In one of the galaxies, catalogued RAD J122622.6+640622 and with diffuse radio emission spanning a truly gargantuan 3 million light-years, one of the radio jets is bending sideways and flowing back towards the galaxy. At the end of this diverted jet is a huge ring of radio emission, 100,000 light-years across.
In the other giant radio galaxy, RAD J142004.0+621715 which has a 1.4-million-light-year-wide emission, one of the jets is also found to end in a large ring of radio emission.
What all three galaxies have in common is that they are found in massive galaxy clusters filled with a thick fog of hot plasma known as the intra-cluster medium.
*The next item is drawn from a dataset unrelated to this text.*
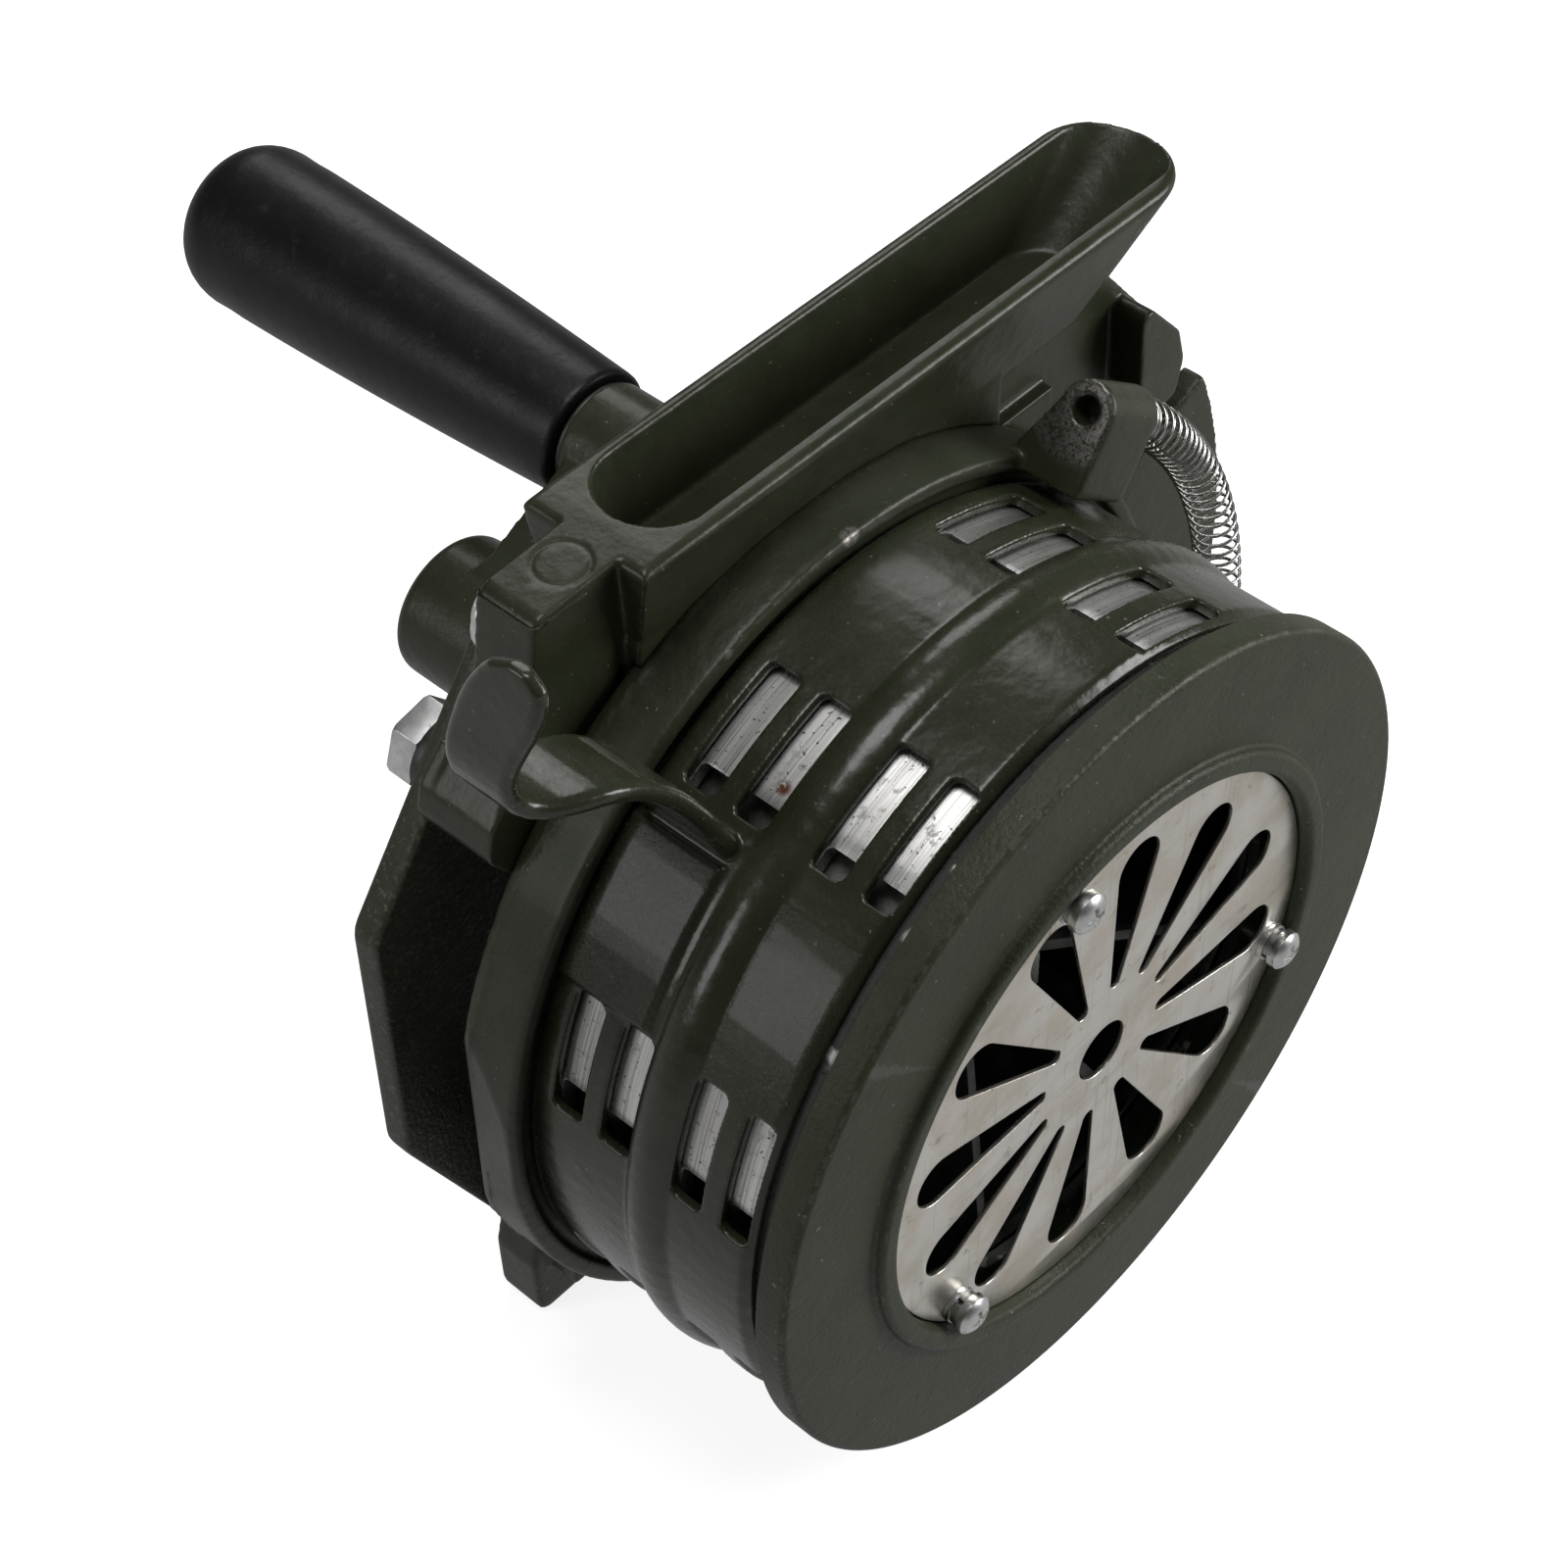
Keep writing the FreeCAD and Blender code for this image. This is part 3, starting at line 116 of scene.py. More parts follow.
class Finish(Nodes):
    """One material and the nodes that paint it. Lengths are in millimetres."""

    def __init__(self, name):
        self.material = bpy.data.materials.new(name)
        self.material.use_nodes = True
        super().__init__(self.material.node_tree)
        self.shader = self.tree.nodes["Principled BSDF"]
        metres = self.node("TexCoord", out=3)
        self.place = self.node("VectorMath", {"operation": "SCALE"}, {0: metres, 3: 1000.0})

    def surface(self, **sockets):
        self.fill(self.shader, {name.replace("_", " "): value for name, value in sockets.items()})
        return self.material

    def along(self, axis):
        return self.node("SeparateXYZ", None, {0: self.place}, "XYZ".index(axis))

    def bearing(self):
        """Degrees about the drum axis, from +X towards +Z."""
        x, z = self.along("X"), self.along("Z")
        return z.maths("ARCTAN2", z, x) * math.degrees(1)

    def radius(self):
        """Millimetres from the drum axis."""
        flat = self.node("CombineXYZ", None, {0: self.along("X"), 2: self.along("Z")})
        return self.node("VectorMath", {"operation": "LENGTH"}, {0: flat}, 1)

    def edges(self):
        """Above 0.5 on an outer edge and below it in a corner."""
        return self.node("NewGeometry", out=7)

    def noise(self, size, detail=2.0, rough=0.5, stretch=(1, 1, 1), shift=(0, 0, 0)):
        """Clouds between 0 and 1 whose lumps are about size millimetres."""
        spot = self.node("VectorMath", {"operation": "MULTIPLY_ADD"},
                         {0: self.place, 1: stretch, 2: shift})
        return self.node("TexNoise", None, {"Vector": spot, "Scale": 1.0 / size, "Detail": detail,
                                            "Roughness": rough})

    def ramp(self, value, low, high):
        """0 below low, 1 above high and smooth between them."""
        return self.node("MapRange", {"interpolation_type": "SMOOTHSTEP"},
                         {"Value": value, "From Min": low, "From Max": high})

    def near(self, centre, radius, soft):
        """1 within radius of a point, 0 outside, smooth over soft millimetres."""
        gap = self.node("VectorMath", {"operation": "DISTANCE"}, {0: self.place, 1: centre}, 1)
        return 1 - self.ramp(gap, radius - soft, radius + soft)

    def mix(self, share, first, second):
        return self.node("Mix", {"data_type": "RGBA"}, {0: share, 6: first, 7: second}, 2)

    def bump(self, height, distance, under=None):
        """A bump of height times distance millimetres, on top of another bump."""
        sockets = {"Height": height, "Distance": distance / 1000.0}
        if under is not None:
            sockets["Normal"] = under
        return self.node("Bump", None, sockets)


def olive_paint(name, grain=0.75, depth=0.10, rough=0.40, tint=1.0, grain_share=1.0, bare=None,
                sheen=0.10):
    """Satin olive paint on a sand casting. grain and depth are the size and
    height of the skin; grain_share says where the skin is rough; bare takes
    the finish and gives where the paint is gone."""
    dark = (0.031 * tint, 0.036 * tint, 0.0175 * tint)
    light = (0.042 * tint, 0.048 * tint, 0.026 * tint)
    pit, dust = (0.017, 0.019, 0.010), (0.080, 0.084, 0.060)
    # thin is the colour of worn paint on the edges, and it also serves as a painted edge highlight.
    thin, speck = (0.135, 0.135, 0.118), (0.30, 0.29, 0.26)
    paint = Finish(name)
    lumps = paint.noise(11.0, 3.0)
    fine = paint.noise(grain, 4.0, 0.62)
    waves = paint.noise(3.2, 2.0)
    dirt = paint.noise(1.5, 5.0, 0.68)
    shares = grain_share(paint) if callable(grain_share) else grain_share
    colour = paint.mix(paint.ramp(lumps, 0.32, 0.68), dark, light)
    colour = paint.mix(paint.ramp(fine, 0.30, 0.48) * -0.35 + 0.35, colour, pit)
    colour = paint.mix(paint.ramp(dirt, 0.60, 0.78) * 0.28, colour, dust)
    # Convex edges lightened: partly worn paint, partly a painted edge highlight.
    worn_and_highlit_edges = paint.ramp(paint.edges() + (dirt - 0.5) * 0.14, 0.565, 0.64) * 0.55
    colour = paint.mix(worn_and_highlit_edges, colour, thin)
    skin = paint.bump(waves, 0.16)
    skin = paint.bump(fine * shares, depth, skin)
    specks = paint.ramp(paint.noise(0.9, 1.0, shift=(7, 3, 1)), 0.765, 0.785)
    colour = paint.mix(specks * 0.6, colour, speck)
    shine = rough + (lumps - 0.5) * 0.07 + (fine - 0.5) * 0.20
    look = {"Base_Color": colour, "Roughness": shine, "Normal": skin, "Coat_Weight": sheen}
    if bare is not None:
        share, metal = bare(paint)
        look.update(Base_Color=paint.mix(share, colour, metal), Metallic=share * 0.9,
                    Roughness=shine - share * 0.06, Coat_Weight=sheen * (1 - share))
    return paint.surface(**look, Coat_Roughness=0.14, Specular_IOR_Level=0.36)


def finished(piece, material, body, node):
    """Gives a piece its material, hides its node's CAD part, and ties it to its body if it has one."""
    piece.data.materials.clear()
    piece.data.materials.append(material)
    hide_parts(node)
    if body:
        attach(piece, body)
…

Particularly in the case of the latter two galaxies, the radio jets seem to be interacting with the intra-cluster medium, which is a thick fog of hot plasma that fills galaxy clusters, and this interaction is shaping both the jets and the radio rings.
"These discoveries show that ORCs and radio rings are not isolated curiosities," Pratik Dabhade of the National Center for Nuclear Research in Warsaw, Poland, said in the statement. "They are part of a broader family of exotic plasma structures shaped by black-hole jets, winds and their environments."
The findings are a win for citizen science and the power of humans looking through data in the face of a world increasingly dominated by A.I. machine learning that is taking discoveries out of the hands of people.
"The fact that citizen scientists uncovered them highlights the continued importance of human pattern recognition, even in the age of machine learning," said Dabhade.
Moving forward, many more ORCs are expected to be found by the Square Kilometre Array, which is a giant radio telescope network based in South Africa and Australia that will come online by the early 2030s.
The findings were published on Oct. 2r in the journal Monthly Notices of the Royal Astronomical Society.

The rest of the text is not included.